Pannellid Paul Meurs trakteerde de man prompt op wat Nederlandse plannerswijsheid. Hij verwees naar een door hem belegde vergadering waarvoor projectontwikkelaars waren uitgenodigd die betrokken zijn bij de controversiële herontwikkeling van de Lijnbaan in Rotterdam. Meurs vertelde hoe hij hun aanvankelijk negatieve attitude ten opzichte van het behoud van het historisch erfgoed wist om te buigen naar een positieve houding waarbij erfgoed gezien wordt als een uniek ‘selling point’. Zijn boodschap was dat het voorrekenen van de mogelijke baten die voortvloeien uit de herontwikkeling van Pretoria's centrum en waardevolle gebouwen, projectontwikkelaars warm kan maken voor investeringen en ontwikkelingen.

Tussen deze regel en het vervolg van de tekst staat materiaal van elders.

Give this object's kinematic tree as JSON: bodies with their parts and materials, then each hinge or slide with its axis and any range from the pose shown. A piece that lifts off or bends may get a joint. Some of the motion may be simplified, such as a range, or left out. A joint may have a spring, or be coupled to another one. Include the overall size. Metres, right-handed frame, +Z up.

Het was Heinrich Wolff die de man uit de zaal op meer harde wijze van repliek diende. Hij deed diens standpunt af als dat van een geprivilegieerde minderheid die in de ban is van zaken zoals misdaad en angst, een minderheid die zich afkeert van de publieke ruimte en zich van de ene beschermde luchtbel naar de ander beweegt. Verder wees hij op het specifieke probleem in Zuid-Afrika, als gevolg van zijn woelige geschiedenis bestaat er niet één gemeenschappelijk of een gedeeld erfgoed, maar heeft iedere groep zijn eigen erfgoed dat het afzet tegen dit van de ander.

Het is precies deze verregaande polarisering van de stad die een economisch pragmatische strategie inzake de herontwikkeling van het centrum, zoals Meurs dat voorstelde, zo problematisch maakt in de Zuid-Afrikaanse context.